● Task to carry out: Please print the full listing exactly.

● Data segment:
****************
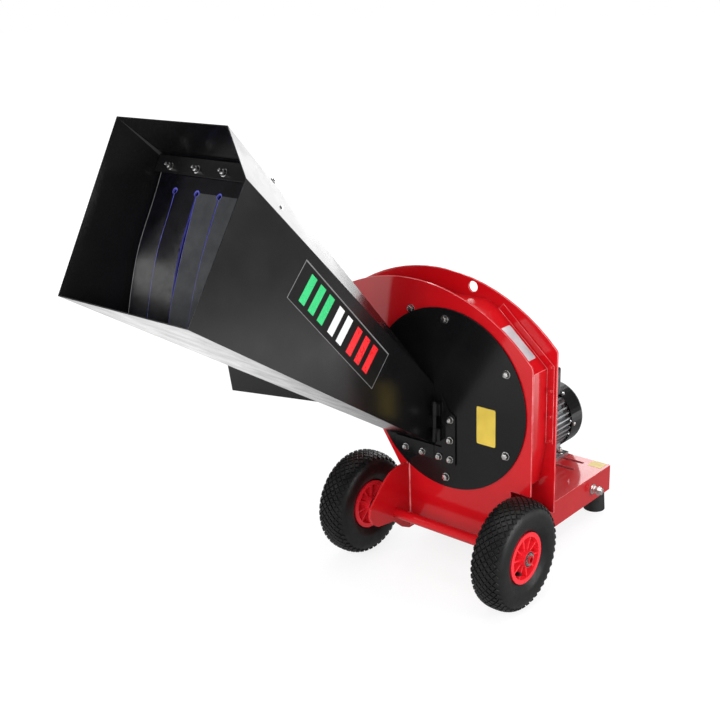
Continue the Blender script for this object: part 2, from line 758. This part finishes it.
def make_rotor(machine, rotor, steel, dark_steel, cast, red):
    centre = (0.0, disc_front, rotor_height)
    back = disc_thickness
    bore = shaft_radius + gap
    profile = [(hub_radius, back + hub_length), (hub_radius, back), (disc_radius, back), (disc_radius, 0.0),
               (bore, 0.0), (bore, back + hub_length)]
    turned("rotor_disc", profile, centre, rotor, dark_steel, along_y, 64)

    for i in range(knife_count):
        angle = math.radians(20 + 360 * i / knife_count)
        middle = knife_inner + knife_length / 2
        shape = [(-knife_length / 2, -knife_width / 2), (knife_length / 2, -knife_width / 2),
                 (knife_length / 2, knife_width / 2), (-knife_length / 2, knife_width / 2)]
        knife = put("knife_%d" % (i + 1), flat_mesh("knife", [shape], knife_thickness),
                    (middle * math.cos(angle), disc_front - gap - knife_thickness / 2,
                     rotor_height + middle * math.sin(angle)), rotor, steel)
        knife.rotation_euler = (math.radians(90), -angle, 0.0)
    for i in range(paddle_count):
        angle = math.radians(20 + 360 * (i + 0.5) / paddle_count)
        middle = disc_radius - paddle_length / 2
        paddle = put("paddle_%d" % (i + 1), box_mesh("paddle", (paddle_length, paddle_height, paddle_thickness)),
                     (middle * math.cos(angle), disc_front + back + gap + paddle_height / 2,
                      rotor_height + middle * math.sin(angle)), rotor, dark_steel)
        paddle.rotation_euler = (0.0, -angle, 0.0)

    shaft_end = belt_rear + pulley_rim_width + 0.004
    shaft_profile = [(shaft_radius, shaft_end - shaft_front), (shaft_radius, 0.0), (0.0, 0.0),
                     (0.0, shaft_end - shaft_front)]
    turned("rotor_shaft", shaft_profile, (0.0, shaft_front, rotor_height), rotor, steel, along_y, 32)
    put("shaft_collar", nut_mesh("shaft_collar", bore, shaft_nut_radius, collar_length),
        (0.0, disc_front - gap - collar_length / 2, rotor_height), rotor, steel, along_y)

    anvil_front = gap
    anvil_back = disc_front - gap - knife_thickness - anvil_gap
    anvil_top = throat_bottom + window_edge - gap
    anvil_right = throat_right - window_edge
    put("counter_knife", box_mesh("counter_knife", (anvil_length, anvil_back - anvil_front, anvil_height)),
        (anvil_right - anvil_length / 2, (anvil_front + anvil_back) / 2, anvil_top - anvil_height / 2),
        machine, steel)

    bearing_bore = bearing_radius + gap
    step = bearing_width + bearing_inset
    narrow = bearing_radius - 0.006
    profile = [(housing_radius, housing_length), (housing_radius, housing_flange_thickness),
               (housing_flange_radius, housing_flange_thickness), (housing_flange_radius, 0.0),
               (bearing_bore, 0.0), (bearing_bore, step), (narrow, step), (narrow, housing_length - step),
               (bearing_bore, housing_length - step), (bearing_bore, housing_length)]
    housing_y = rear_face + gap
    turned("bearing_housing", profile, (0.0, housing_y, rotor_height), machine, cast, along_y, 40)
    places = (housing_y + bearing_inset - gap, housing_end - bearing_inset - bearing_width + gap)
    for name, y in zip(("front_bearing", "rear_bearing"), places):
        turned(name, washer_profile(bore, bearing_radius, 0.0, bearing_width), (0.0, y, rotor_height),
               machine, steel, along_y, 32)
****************
● Completed exercise:
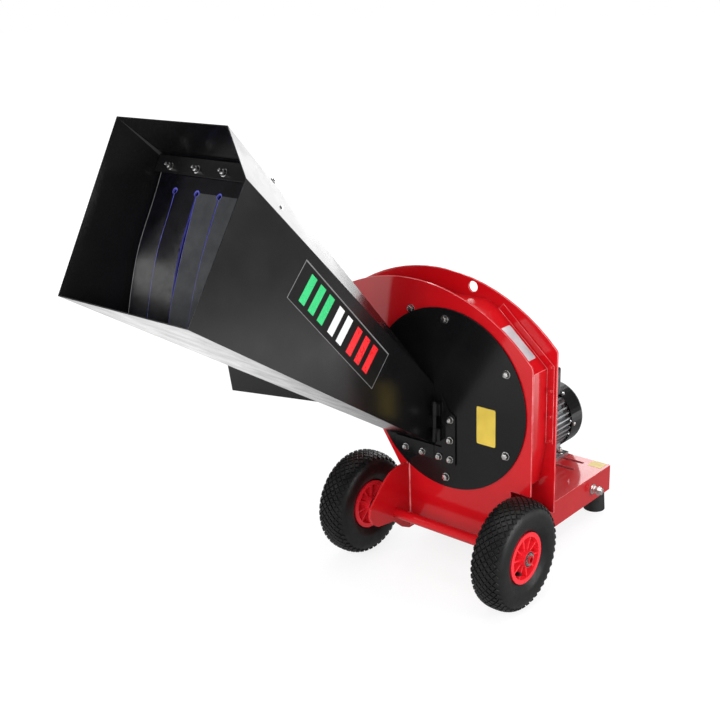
Continue the Blender script for this object: part 2, from line 758. This part finishes it.
def make_rotor(machine, rotor, steel, dark_steel, cast, red):
    centre = (0.0, disc_front, rotor_height)
    back = disc_thickness
    bore = shaft_radius + gap
    profile = [(hub_radius, back + hub_length), (hub_radius, back), (disc_radius, back), (disc_radius, 0.0),
               (bore, 0.0), (bore, back + hub_length)]
    turned("rotor_disc", profile, centre, rotor, dark_steel, along_y, 64)

    for i in range(knife_count):
        angle = math.radians(20 + 360 * i / knife_count)
        middle = knife_inner + knife_length / 2
        shape = [(-knife_length / 2, -knife_width / 2), (knife_length / 2, -knife_width / 2),
                 (knife_length / 2, knife_width / 2), (-knife_length / 2, knife_width / 2)]
        knife = put("knife_%d" % (i + 1), flat_mesh("knife", [shape], knife_thickness),
                    (middle * math.cos(angle), disc_front - gap - knife_thickness / 2,
                     rotor_height + middle * math.sin(angle)), rotor, steel)
        knife.rotation_euler = (math.radians(90), -angle, 0.0)
    for i in range(paddle_count):
        angle = math.radians(20 + 360 * (i + 0.5) / paddle_count)
        middle = disc_radius - paddle_length / 2
        paddle = put("paddle_%d" % (i + 1), box_mesh("paddle", (paddle_length, paddle_height, paddle_thickness)),
                     (middle * math.cos(angle), disc_front + back + gap + paddle_height / 2,
                      rotor_height + middle * math.sin(angle)), rotor, dark_steel)
        paddle.rotation_euler = (0.0, -angle, 0.0)

    shaft_end = belt_rear + pulley_rim_width + 0.004
    shaft_profile = [(shaft_radius, shaft_end - shaft_front), (shaft_radius, 0.0), (0.0, 0.0),
                     (0.0, shaft_end - shaft_front)]
    turned("rotor_shaft", shaft_profile, (0.0, shaft_front, rotor_height), rotor, steel, along_y, 32)
    put("shaft_collar", nut_mesh("shaft_collar", bore, shaft_nut_radius, collar_length),
        (0.0, disc_front - gap - collar_length / 2, rotor_height), rotor, steel, along_y)

    anvil_front = gap
    anvil_back = disc_front - gap - knife_thickness - anvil_gap
    anvil_top = throat_bottom + window_edge - gap
    anvil_right = throat_right - window_edge
    put("counter_knife", box_mesh("counter_knife", (anvil_length, anvil_back - anvil_front, anvil_height)),
        (anvil_right - anvil_length / 2, (anvil_front + anvil_back) / 2, anvil_top - anvil_height / 2),
        machine, steel)

    bearing_bore = bearing_radius + gap
    step = bearing_width + bearing_inset
    narrow = bearing_radius - 0.006
    profile = [(housing_radius, housing_length), (housing_radius, housing_flange_thickness),
               (housing_flange_radius, housing_flange_thickness), (housing_flange_radius, 0.0),
               (bearing_bore, 0.0), (bearing_bore, step), (narrow, step), (narrow, housing_length - step),
               (bearing_bore, housing_length - step), (bearing_bore, housing_length)]
    housing_y = rear_face + gap
    turned("bearing_housing", profile, (0.0, housing_y, rotor_height), machine, cast, along_y, 40)
    places = (housing_y + bearing_inset - gap, housing_end - bearing_inset - bearing_width + gap)
    for name, y in zip(("front_bearing", "rear_bearing"), places):
        turned(name, washer_profile(bore, bearing_radius, 0.0, bearing_width), (0.0, y, rotor_height),
               machine, steel, along_y, 32)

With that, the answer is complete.